Now, clarity of direction is not easy indeed. Because you will need to ensure your team got it before they do what you wanted them to do. Here's the example: I was once given a mission to build an employer brand in Cambodia for a newly created company. I have a team of one, and I was not clear enough in giving direction as my mandate to her was: "Try to find the best university in the country, build a relationship with the Dean, and let's do something with them and their best students". The result was: I was once giving Campus Talk to Buddhist monastery students as they are indeed studying in one the best universities in Pnom Penh. My brief was not clear enough, and don't expect your team asks questions if you don't even ask them whether it is clear enough. So, clarity is about full understanding. So when I did the same for Myanmar, another 'startup' country for the company, I changed my brief: "Can you explore where are the best students in Yangon, and tell me what is your idea on how we tapped them?". Look at the difference: it's not even a brief, it is a coaching question that invites a conversation. So, clarity is all about the "end-in-mind", and invite your team to own it. Try it out, and give yourself time to master this. I myself, despite having been leading the team for more than a decade, am still often trapped in this.
Next "C" stands for Commitment.
Leading a team to put it simply is leading 1, 3, 5, 10, or whatever individuals have you need to manage directly. If you think that a Manager's job is about giving and monitoring a "to-do list" to these people, then you are going the wrong way. Your role as their Leader (not just Manager), is to build the commitment of those team members to deliver your team's goal. Commitment is combination of trust, inspiration and energy (put it simple: Trust + Inspiration + Energy = Commitment). And this is why, and great Leader, invest significant time to build the three elements along the year.
Trust is the most important one, it engages the hearts of your team member. With that, don't fail them by not doing what you said or promising anything that is still "up in the air". One repeatable mistake I find again-and-again was a Manager promising his/her team member for Promotion if they can deliver this or that, despite the fact that the person is not ready yet, and even worse, the Promotion decision is not even his/her to make. Many appointment decision in an organization is based on leadership team/Board discussion. Build trust as early as possible.
Inspiration and Energy come together. The mature and advanced organization uses Purpose to ignite inspiration and energy. By knowing the "Why?" behind their daily job, your team member can be on a mission to deliver their job and deliver it the extra mile. A tale of how different one acts knowing that he is building "just a wall" vs "this wall is part of his beloved king's palace" stays true.
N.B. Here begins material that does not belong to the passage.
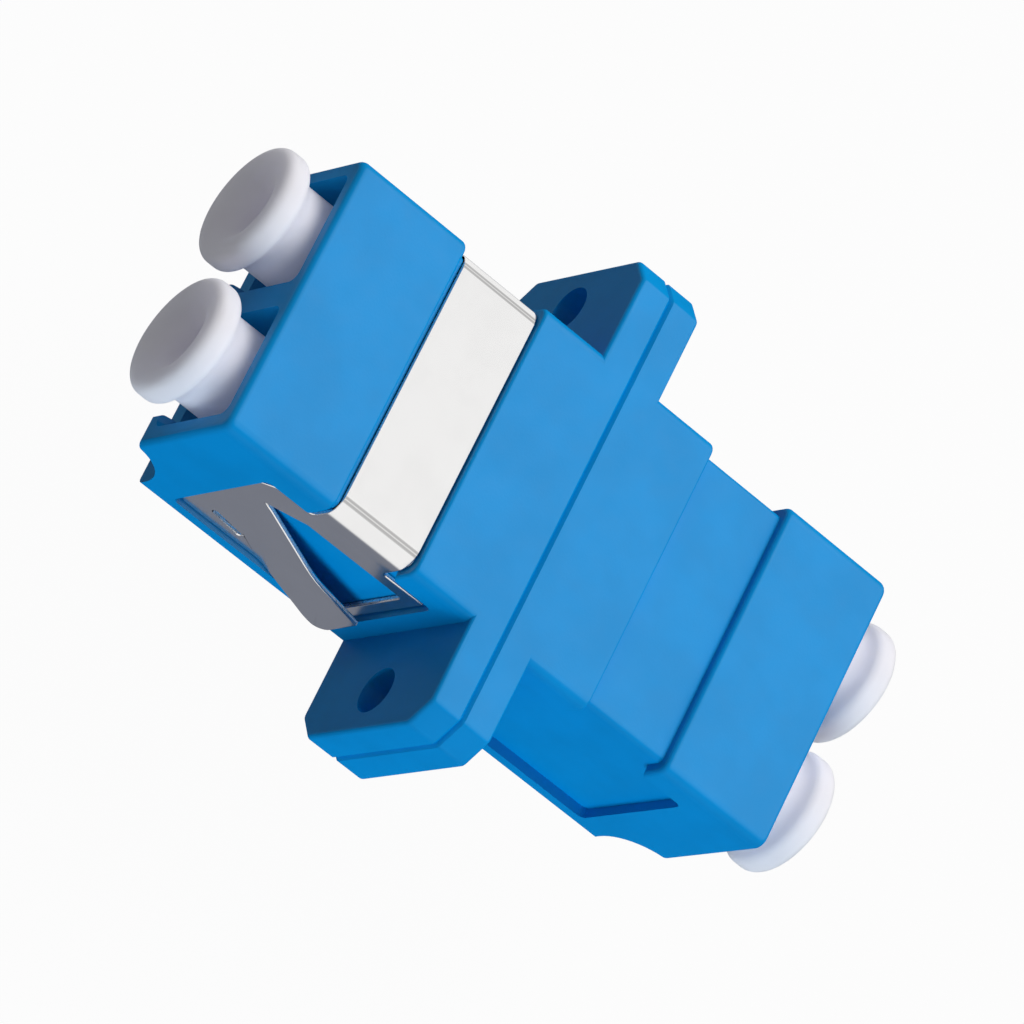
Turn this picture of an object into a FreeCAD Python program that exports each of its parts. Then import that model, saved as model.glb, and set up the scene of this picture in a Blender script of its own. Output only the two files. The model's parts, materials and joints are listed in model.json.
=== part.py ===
import FreeCAD, Part
import math
import os

# Duplex LC fibre-optic adapter with a flange of the SC simplex footprint.
# X runs along the ports, Y along the row of ports and the flange ears, Z up from the resting face.
# x = 0 is the weld plane in the middle of the flange. All sizes are in millimetres.

# Housing envelope
HOUSING_LENGTH = 29.7       # port face to port face
BODY_WIDTH = 12.8
BODY_HEIGHT = 9.1
TOP_EDGE_R = 0.55           # long edges of the broad face
BOTTOM_EDGE_R = 0.25        # long edges of the resting face
PORT_FACE_EDGE_R = 0.35     # outer rim of each port face, and the lip over the scoop
END_BLOCK_EDGE_R = 0.25     # rims of the raised blocks beside the clip recess
PAD_EDGE_R = 0.18

# Flange
FLANGE_WIDTH = 22.2
FLANGE_HALF_THICKNESS = 1.58
FLANGE_CHAMFER = 1.05
FLANGE_CORNER_R = 0.35
FLANGE_RIM_R = 0.22
WELD_GROOVE = 0.14          # chamfer of each half along the weld line
SCREW_HOLE_R = 1.05
SCREW_EDGE_DISTANCE = 1.9   # hole centre to the end of the ear

# Recess for the panel clip, moulded into both halves alike
RECESS_DEPTH = 0.45
RECESS_FLOOR_R = 0.32       # long edges of the recess floor
BAND_SLOT_START = 4.78      # from the weld plane
BAND_SLOT_END = 9.1
SIDE_RECESS_START = 2.55
SIDE_RECESS_END = 11.42
SIDE_RECESS_BOTTOM = 0.78
SIDE_RECESS_DROP = 1.58     # top of the side recess, below the broad face
SIDE_RIM_R = 0.15           # rim of the side recess
RECESS_CORNER_R = 0.3
PAD_CORNER_R = 0.4
END_BLOCK_CORNER_R = 0.3

# Ports
PORT_PITCH = 6.25
PORT_ROOF_WALL = 0.8        # between the plug bore and the broad face
PORT_SIZE = 4.7             # square bore for the plug body
PORT_CORNER_R = 0.25
MOUTH_LEAD = 0.2            # lead-in all round the mouth
MOUTH_LEAD_DEPTH = 0.5
LATCH_SLOT_WIDTH = 3.75
LATCH_SLOT_FLOOR = 0.85
LATCH_SLOT_START = 3.2
LATCH_LIP_R = 0.2
CATCH_START = 12.1          # the latch pocket ends at the catch shoulder
POCKET_START = 7.4
POCKET_FLOOR = 1.7
SCOOP_R = 2.2               # finger scoop under each port face
SCOOP_DEPTH = 2.15          # along the port
SCOOP_HEIGHT = 2.7

# Web, barrels and alignment sleeves
WEB_THICKNESS = 1.7         # from the weld plane
BARREL_R = 1.2
BARREL_LENGTH = 4.25        # from the weld plane
BARREL_LIP = 0.7
FERRULE_HOLE_R = 0.68
FERRULE_HOLE_LEAD = 0.2
SLEEVE_R = 0.81
SLEEVE_BORE_R = 0.625
SLEEVE_LENGTH = 6.8
SLEEVE_SLIT = 0.25
SLEEVE_CLEARANCE = 0.03
SLEEVE_END_CLEARANCE = 0.1

# Panel clip, folded from one strip
SHEET = 0.25
BEND_INNER_R = 0.32
BAND_CLEARANCE_PORT = 0.27  # gap to the end block
BAND_CLEARANCE_FLANGE = 0.07
PLATE_CLEARANCE = 0.1       # gap to the ends of the side recess
PLATE_BOTTOM_GAP = 0.05
PLATE_DROP = 0.37           # top of the side plate, below the top of the side recess
PLATE_CORNER_CUT = 0.65
PLATE_LOW_CORNER_R = 0.5
ARM_DROP = 0.62             # top of the hanging arm, below the top of the side recess
ARM_WIDTH = 0.65
ARM_BOTTOM = 1.6
ARM_SHOULDER_R = 0.2
WINDOW_DROP = 1.0           # top of the window, below the top of the side plate
WINDOW_SHOULDER = 1.6       # how far the sloping start of the window runs along X
WINDOW_SHOULDER_DROP = 0.75
LEG_ROOT_TOP_X = 9.95       # upper end of the slanted root line
LEG_ROOT_BOTTOM_X = 6.75
LEG_TIP_X = 3.0
LEG_TIP_DROP = 2.0          # how far the leg's upper edge falls towards its tip
LEG_TIP_R = 0.65
LEG_STAND_OFF = 0.82        # how far the leg is set outwards
LEG_SET_LENGTH = 2.5        # length of the set, square to the root line
LEG_BEND_R = 2.5
BARB_LENGTH = 1.8
BARB_WIDTH = 0.32
BARB_X = 10.2
BARB_Z = 1.92
BARB_SLOPE = 10.5           # degrees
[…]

Find the Purpose of your organization, communicate and communicate it again to your team members to inspire them that what they do matters. Secondly, inspiration comes from the fact that "what they do will make them better" -- this is the power of Development. Mature organizations use the Center of Creative Leadership's concepts of the 70-20-10 learning model (70% of your learning are through on-the-job assignments, 20% through relationship/mentoring/coaching, 10% through classroom). inspiration comes when you help them design a role where their daily job is actually part of the 70-20-10 development he/she is doing to either build depth of expertise or expand the breadth of experience required for his/her career progression. It already creates energy, when you know that what you do today, will contribute to building your better self tomorrow. And as part of building energy, spend time to have 1-on-1 with your team, and spend time with the whole team (best, once per quarter) to give recognition to the great performer, or simply reflect on last quarter's performance, and celebrate any milestone of your team's goal. The key is: build sparks throughout the year. Remember, your team will continuously ask this question: "Why should I be led by you?". So if you don't invest your time to inspire and energize them, you might lose their commitment slowly, but surely.
And don't forget to post those great pics on your Instagram showing that you are proud of them. In the digital world, nothing beats the power of social media to build a team's energy.
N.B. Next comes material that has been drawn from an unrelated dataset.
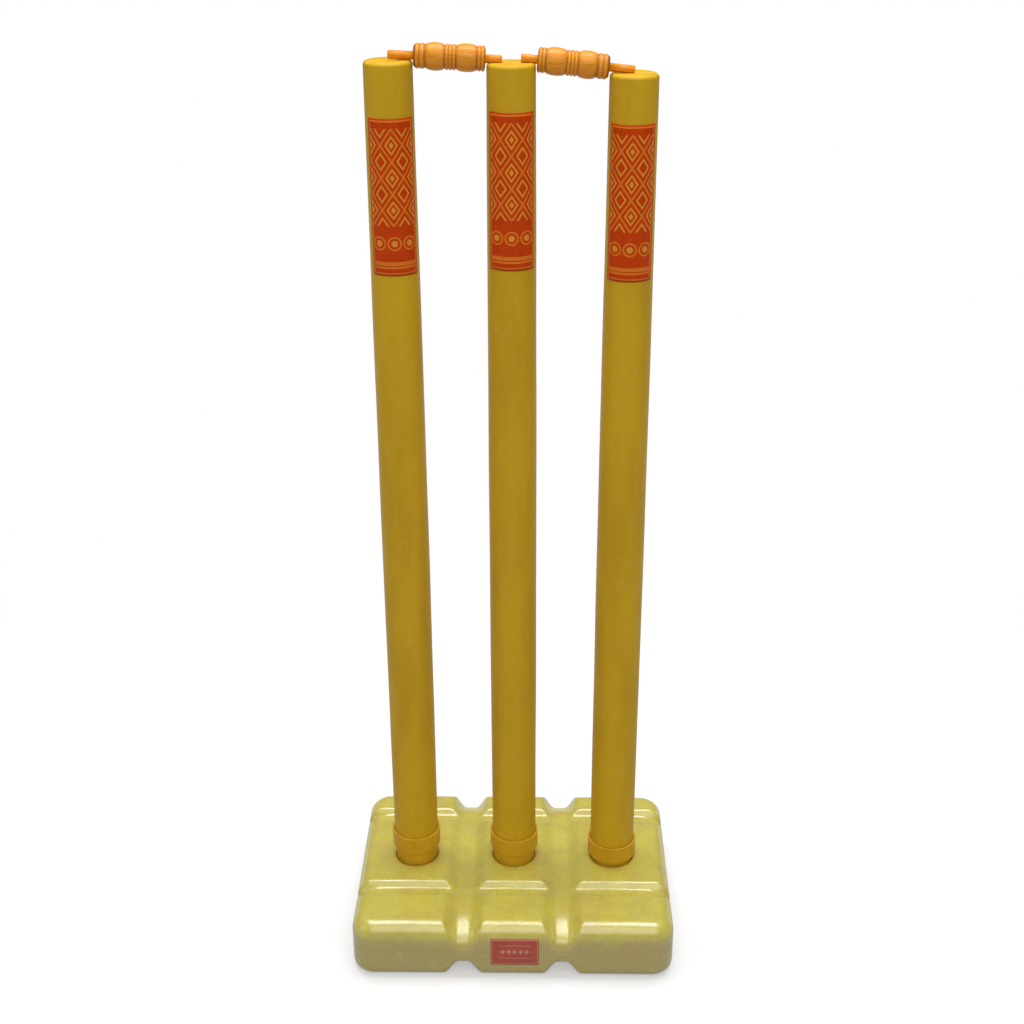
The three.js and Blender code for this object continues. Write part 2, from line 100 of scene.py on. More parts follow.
class BaseMould(bpy.types.PropertyGroup):
    """Sizes and colours of the blow-moulded base"""

    pitch: length("Mesh pitch", "Spacing of the corners of the base's skin", 1.3)
    fine_pitch: length("Fine pitch", "Spacing across the parting line and on the plug", 0.45)
    edge: length("Upper edge radius", "Rounding where the sides meet the top", 14)
    foot_edge: length("Lower edge radius", "Rounding where the sides meet the underside", 9)
    corner: length("Corner radius", "Rounding of the base's corners, seen from above", 20)
    long_place: length("Long groove place", "Distance of the long grooves from the middle", 43.5)
    long_width: length("Long groove width", "Width of the grooves from front to back", 40)
    long_floor: length("Long groove floor", "Width of their flat floor", 8)
    long_depth: length("Long groove depth", "Depth of the grooves from front to back", 6.5)
    long_reach: length("Long groove roll", "Distance from the face at which their floor rolls down", 40)
    long_roll: length("Long groove roll radius", "Radius of that roll", 68)
    cross_width: length("Cross groove width", "Width of the grooves from side to side", 22)
    cross_floor: length("Cross groove floor", "Width of their flat floor", 4)
    cross_depth: length("Cross groove depth", "Depth of the grooves from side to side", 4.3)
    cross_reach: length("Cross groove roll", "Distance from the face at which their floor rolls down", 24)
    cross_roll: length("Cross groove roll radius", "Radius of that roll", 40)
    front_groove: length("Front groove", "Distance of the front cross groove from the middle", 45.5)
    rear_groove: length("Rear groove", "Distance of the rear cross groove from the middle", 62.5)
    under_width: length("Under groove width", "Width of the grooves in the underside", 35)
    under_floor: length("Under groove floor", "Width of their flat floor", 7)
    under_depth: length("Under groove depth", "Depth of the grooves in the underside", 13)
    crown: length("Crown", "How far the blocks swell towards their middle", 0.5)
    sink: length("Sink", "How far the cooling sides sink in between their corners", 0.3)
    parting_height: length("Parting line height", "Height of the line where the mould halves met", 27)
    parting_depth: length("Parting line depth", "Depth of that line", 0.5)
    parting_width: length("Parting line width", "Half width of that line", 0.8)
    well_floor: length("Well floor", "Height of each well's floor above the underside", 3.5)
    well_gap: length("Well gap", "Gap between the deepest spigot and its socket", 0.25)
    rim: length("Well rim", "Rounding of each well's rim", 0.9)
    plug_gap: length("Plug gap", "Gap round the plug and its stub", 0.3)
    plug_flange: length("Plug flange", "Thickness of the plug's flange", 3)
    plug_stub: length("Plug stub radius", "Radius of the plug's stub", 11)
    plug_tip: length("Plug tip radius", "Radius of the stub at its tip", 10.4)
    plug_edge: length("Plug edge", "Rounding of the plug's edges", 0.8)
    slot_length: length("Coin slot length", "Length of the slot in the plug", 18)
    slot_width: length("Coin slot width", "Width of the slot in the plug", 2.6)
    slot_depth: length("Coin slot depth", "Depth of the slot in the plug", 1.6)
    plastic: colour("Base plastic", "Olive yellow of the moulded base", "cabf50")
    plastic_deep: colour("Base plastic, deep", "Browner tone where the wall is thick", "b8a25a")
    plastic_pale: colour("Base plastic, pale", "Paler tone of rubbed and hazed plastic", "dad078")
    # Painted shade: below this height the sides are painted towards the deep tone, darker and browner
    # towards the floor
    low_shade_height: length("Stain height", "Height up to which damp ground has browned the sides", 44)
    sand_pale: colour("Pale sand", "Quartz grains", "cdb892")
    sand_dark: colour("Dark sand", "Iron-stained grains", "8f7650")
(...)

The Last "C" (the most challenging one) stands for Cross-functional alignment.
When you lead a team that independently also interacts with their clients/stakeholders, having 'One Voice' as a team matters. You don't want to be in a situation where your team says "A", and when your stakeholder escalates it up to you, you says "B". Hence, do take time to understand issues you are facing: the more complex it is, the more time you and your time need to spend to discuss how to approach it, including getting your client/stakeholders alignment before making decisions. Here is an example: we have a Graduate program (Unilever Future Leaders Program) where the Trainee is rotated to several posts to get accelerated exposure to the business to make them ready for promotion. There was a time where business was in a difficult situation due to a headcount freeze, and hence, there is an appetite to allocate these Graduates into a revenue-generation job for a certain period of time, despite it is not relevant with principles of their rotation. As the leader for my team, I was late in aligning my stakeholder to stick with the principle so it was late to change the decision, so my team has problems as they were firm in principles, while I agreed to the prioritize business-ask knowing how discretionary the situation is. It took us weeks to clarify things and finally go with the business ask. The role of aligning things is the role of a Manager. I learned my lesson hard. Now, this is where reality bites: it's not easy to do this. Having an honest conversation with your clients/stakeholder on what "can" and "can not be done" require courage and the ability to influence back without having to create unproductive conflicts. But once the decision is made, it is your job also as Manager to align your team to follow the direction: again, this requires courage and honest conversation with them on why the decision has been made the other way around vs what you wish for. Yes, you are in the "middle" between your team and your clients/stakeholder -- and this is what, being courageous to have an honest conversation with everyone is a skill you need to foster as a Leader.
So, there it is three things, three-Cs. Clarity, Commitment, and Cross-functional alignment.
Remember this three, and you'll be fine.